We moved in together after college, got married a year later, have been married now for seven years and are expecting our second child. I can’t imagine my life without her.

My advice would be not to make any commitments until you see how it goes. Odds are that you will break up. Generally, people grow apart. In that case, you don’t want to have to break any promises you made unnecessarily. However, you might be one of the lucky few who make it through college and it would be a shame to throw it away when you didn’t have to.

Here’s my story, very young and very still in progress:

I’ve had a long distance relationship since the beginning of August when my girlfriend (one year my senior) left for college. Before that we’d been going out for 2.5 years. It was very hard and very painful. We E-Mailed every day. Then we broke up when she wanted to try things with someone else. We still E-Mailed everyday, though, and a few days after she got together with him she broke up with him. I saw her over Thanksgiving and we decided to get back together. I went to visit her for the weekend (where I also interviewed at the college.) We decided that us being together was worth all the pain we went through. We know that it will be harder, but we’re still willing to give it a shot.

So my advice is similar to others. Know that it will be incredibly painful and even scary at times. Know that you will have to keep up communications and make compromises. If you have any jealousy or paranoia problems you will have to lose them fast. Also know that chances are slim. If you think she’s worth all this and she is willing to go through it also, then give it a shot.

I know I’m not in the clear yet, but I’m betting on love. If we make it then it was all worth it; if we don’t then, hey, at least it’s an experience.

There are a lot of women in my sign language classes that do this long distance relationship thing successfully. They get a cell phone & call them daily though. You might consider that.

It isn’t impossible, it will just be very hard on both of you.

Good luck with this.

I did a long-distance thing - it failed miserably and I wasted a lot of time in the process. My weekends were spent on the phone… I was spending a lot of $$ on air fare. And… after 2 years of this (not to mention finding numerous pairs of random panties hidden in his house during visits) I moved to be close to him just 15 minutes away. 3 days later we broke up.

Seriously, I don’t mean to burst your bubble but life has a weird way of moving on even when you least expect it to.
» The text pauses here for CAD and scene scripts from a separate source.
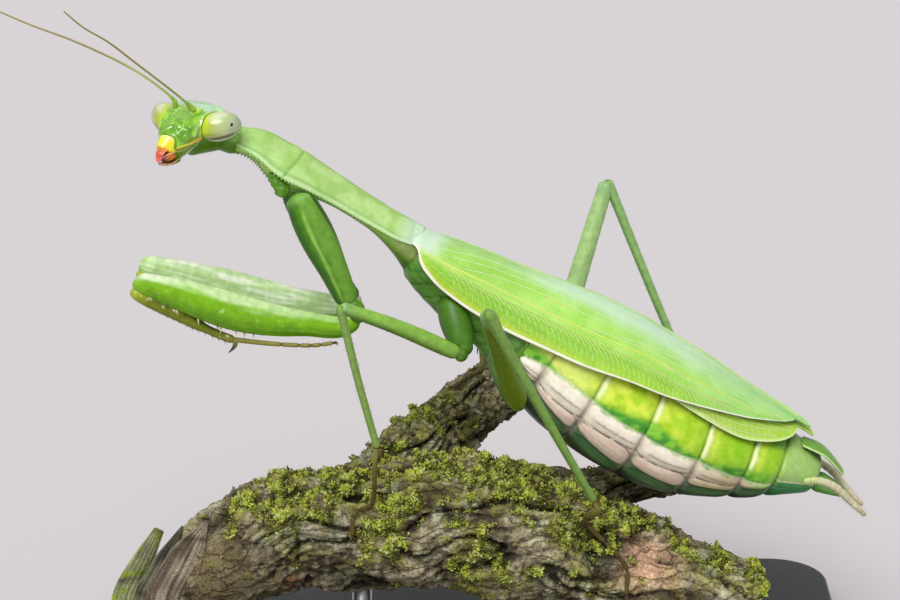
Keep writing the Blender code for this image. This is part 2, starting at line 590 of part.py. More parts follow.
def make_walking_leg(name, leg, bark, trunk):
    """Coxa, femur, tibia and tarsus of a middle or hind leg."""
    hip, knee, ankle = [Vector(p) for p in leg["hip"]], Vector(leg["knee"]), Vector(leg["ankle"])
    first, middle, last = leg["coxa"]
    coxa = limb(name + "_coxa", "leg", hip, [(0.0, first), (0.45, middle), (1.0, last)], flat=0.85, sides=8,
                rings=4)
    trim(coxa, *trunk)
    thick, thin = leg["femur"]
    start = hip[-1] + (knee - hip[-1]).normalized() * (last * 0.9)
    bow = (start + knee) / 2 + Vector((0, 0, 0.25))
    femur = limb(name + "_femur", "leg", [start, bow, knee], [(0.0, thick), (0.3, thick * 1.05), (1.0, thin)],
                 flat=0.8, across=(0, -1, 0.2), sides=8, rings=4)
    trim(femur, coxa)
    thick, thin = leg["tibia"]
    bow = (knee + ankle) / 2 + Vector((-0.15, 0, 0.1))
    tibia = limb(name + "_tibia", "leg", [knee + (ankle - knee).normalized() * 0.25, bow, ankle],
                 [(0.0, thick * 1.15), (0.15, thick), (1.0, thin)], sides=6, rings=4)
    trim(tibia, femur)
    foot = resting(bark, leg["foot"], FOOT_RADIUS + GAP)
    start = ankle + (Vector(foot[0]) - ankle).normalized() * (thin + GAP * 0.5)
    tarsus = limb(name + "_tarsus", "leg", [start] + foot, [(0.0, 0.3), (0.4, FOOT_RADIUS), (1.0, 0.25)], sides=6,
                  rings=9)
    trim(tarsus, tibia)
    return tarsus


def main():
    """Builds every part."""
    clear_scene()
    limbs = make_perch()
    bark = surface_of(*limbs)
    make_stand(limbs[0])
    trunk = make_trunk()
    make_tail(trunk["abdomen_ring_7"])
    shield, under = make_prothorax()
    trim(under, trunk["mesothorax"])
    trim(shield, trunk["mesothorax"])
    forewings = make_wings()
    for forewing in forewings:
        trim(forewing, shield, under, trunk["mesothorax"])
    capsule, eyes = make_head()
    make_neck(capsule, eyes)
    for side in (-1, 1):
        make_foreleg(side, under, shield)
    near = {"mid": [trunk["mesothorax"], trunk["metathorax"], *forewings],
            "hin": [trunk["metathorax"], trunk["abdomen_ring_1"], trunk["abdomen_ring_2"]]}
    for name, leg in WALKING_LEGS.items():
        tarsus = make_walking_leg(name, leg, bark, near[name[:3]])
        trim(tarsus, *limbs)


main()
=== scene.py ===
"""The looks of a life-size praying mantis that grips a short mossy branch on a plain display stand.

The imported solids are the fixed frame. Each class makes one sub-assembly in that frame, in millimetres, and its
meshes are turned to metres as they are made. The animal faces -X, its left side is towards -Y and +Z is up.
A plate or limb is a lofted shell: rows run along it and columns run round it, and at every vertex a relief in
millimetres and a tint are worked out from the place on the plate.
"""

import logging
import math
from dataclasses import dataclass, field
from enum import Enum
from typing import Callable, Iterable, Sequence

import bpy
import numpy as np
from bpy.types import Material, Mesh, Node, NodeSocket, NodeTree, Object
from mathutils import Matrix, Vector, noise
from mathutils.bvhtree import BVHTree

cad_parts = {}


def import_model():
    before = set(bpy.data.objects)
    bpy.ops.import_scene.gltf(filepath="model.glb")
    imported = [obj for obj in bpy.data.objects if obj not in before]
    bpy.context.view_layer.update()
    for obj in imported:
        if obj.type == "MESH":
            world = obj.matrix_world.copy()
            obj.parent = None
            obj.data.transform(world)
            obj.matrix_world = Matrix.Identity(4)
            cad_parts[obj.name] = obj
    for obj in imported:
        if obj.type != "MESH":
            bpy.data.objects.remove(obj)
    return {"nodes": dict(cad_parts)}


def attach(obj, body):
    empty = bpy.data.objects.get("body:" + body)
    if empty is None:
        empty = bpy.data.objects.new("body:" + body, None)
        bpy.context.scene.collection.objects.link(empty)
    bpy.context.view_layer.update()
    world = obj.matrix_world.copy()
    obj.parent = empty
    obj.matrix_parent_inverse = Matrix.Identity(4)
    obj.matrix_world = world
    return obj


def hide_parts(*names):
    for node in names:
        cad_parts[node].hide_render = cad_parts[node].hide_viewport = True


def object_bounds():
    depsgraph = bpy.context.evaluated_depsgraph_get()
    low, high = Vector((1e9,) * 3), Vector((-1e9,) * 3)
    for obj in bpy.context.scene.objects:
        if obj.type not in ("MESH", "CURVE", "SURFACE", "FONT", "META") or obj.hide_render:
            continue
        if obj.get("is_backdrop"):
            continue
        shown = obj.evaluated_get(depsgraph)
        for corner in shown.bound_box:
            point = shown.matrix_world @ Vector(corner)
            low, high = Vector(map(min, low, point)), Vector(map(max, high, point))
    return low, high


Array = np.ndarray
Stops = Sequence[tuple[float, ...]]
Place = Sequence[float]

MM = 0.001
ROLL = math.radians(11.0)  # the trunk leans to its left
HEAD_YAW = math.radians(58.0)  # the head is turned to the left
HEAD_PITCH = math.radians(42.0)  # and its face looks up
HEAD_CENTRE = np.array([-29.05, -2.6, 59.5])
HORN = "#4A3016"  # the tone of all claws
PAINT = "#34373A"  # of the stand's plate
STEEL = "#C9CACC"  # of its rods


# ---------------------------------------------------------------- colours and curves


def linear(code: str) -> Array:
    """Turns an sRGB hex colour to linear light.

    Args:
        code: Six hex digits after a hash.

    Returns:
        Red, green and blue from 0 to 1.
    """
    share = np.array([int(code[i:i + 2], 16) / 255 for i in (1, 3, 5)])
    return np.where(share <= 0.04045, share / 12.92, ((share + 0.055) / 1.055) ** 2.4)


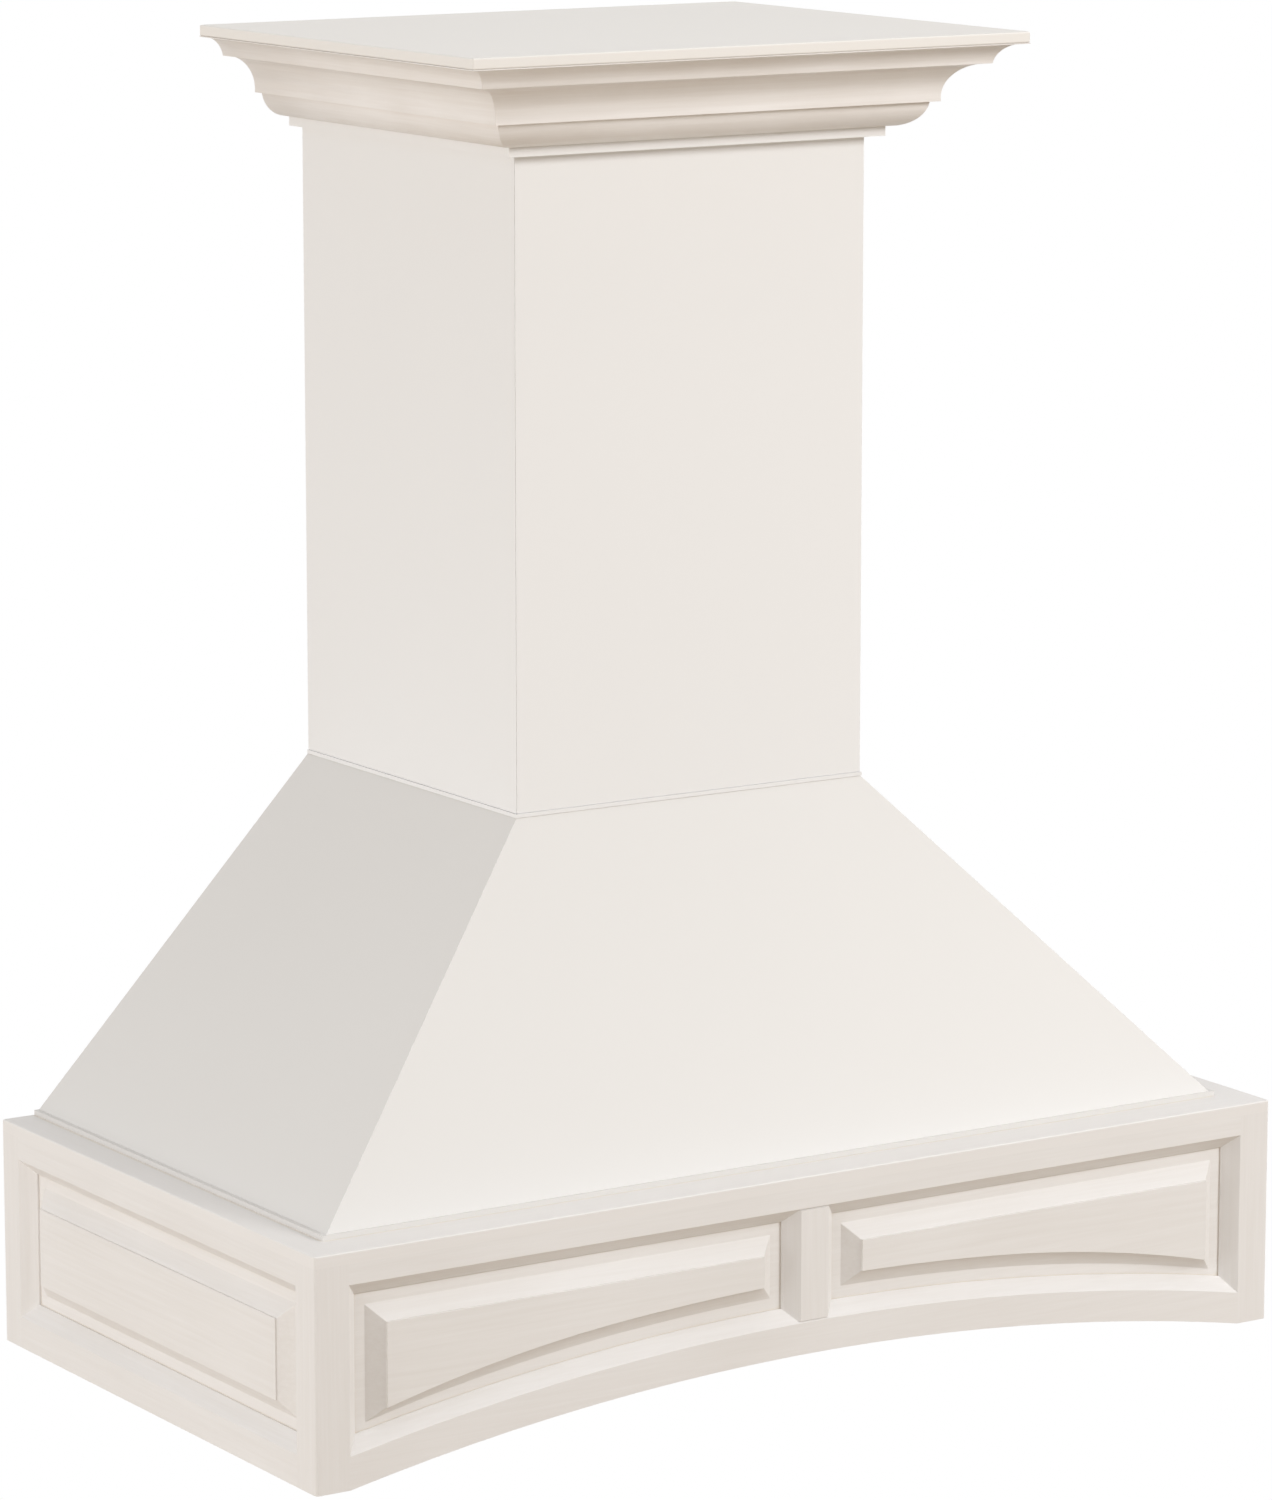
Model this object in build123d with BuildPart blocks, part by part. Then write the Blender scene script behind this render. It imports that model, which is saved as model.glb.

… so don’t go there with a LDR in tow.

I do like how SHAKES so bluntly put it, and I want to echo the sentiment. You’re young, and embarking on a fantastic adventure. Be sure you can participate fully, and do so!

WHY IN HADES did you start to date her if you KNEW you were leaving?
I swear I hate men.

Tell her that YOU are the putz.

Did I miss the part where he said that they’d just started dating recently?

Not bitter, are we Amazon? By the way, I knew I was leaving. But when, and where has only been a recent development. It isn’t that I jumped into this thing, full well knowing every detail.

Yes, it can work - at least it did for me. Same situation: I was older, leaving the BF of 2 years for college. Only went a 5 hr drive away, but it was still away. When he graduated, he went to a university that was now a 6 hr drive away. We managed. He transferred to be with me (Madison, WI, USA); I left for a semester in Australia - this was harder. We managed. We’ve been married for over 2 years now. 'Course, we’d been together for 6 before we married, most of that LD.

I also noticed your family might be pulling up roots - this will make it twice as hard. It was easy going home (we were HS sweethearts and parents lived in the same small town) for Xmas or breaks knowing that he’d be there too. I don’t think you’ll have this luxury, which means lots more hard choices.

It can work - but it’s hard. However, I like what it’s done to our relationship. There’s no room for jealousy in an LDR, so now the trust between me and Mr. Snicks is amazing. And that’s fantastic. If you can’t trust her (or if she can’t trust you), don’t bother - you might as well break up before enduring jealousy that may or may not be well-founded.

It’s all about the trust, man.

Good luck - my best regardless of what you choose.

Snicks

Stories like those make me happy, Snickers.

I know I haven’t been in it long, but I totally agree on there being no room for jealousy in a LDR. I used to be a real jealous boyfriend, and we had so many problems for the first few months. One day I just lost the jealousy somehow and it all became so much better all of a sudden. We’re so much happier right now.

I really hope it works out.

(I applied to a few colleges in her vicinity, so I just might be nearer to her next school year.

Worry about it in six months. Carpe Diem, man. Don’t ruin the time you have with her fretting about what will happen when you leave.

Update: This girl and I split. I was talking to some mutual friends with me the other night, and they confided in me that there was some dishonesty that I was unaware of. Unwilling to jump the gun, I looked into it and figured out that it was the truth. So I had a nice long talk with her, and we’re done.

As for what I have learned in connection to LDR’s I will not be entering another relationship. Thanks for your help everyone.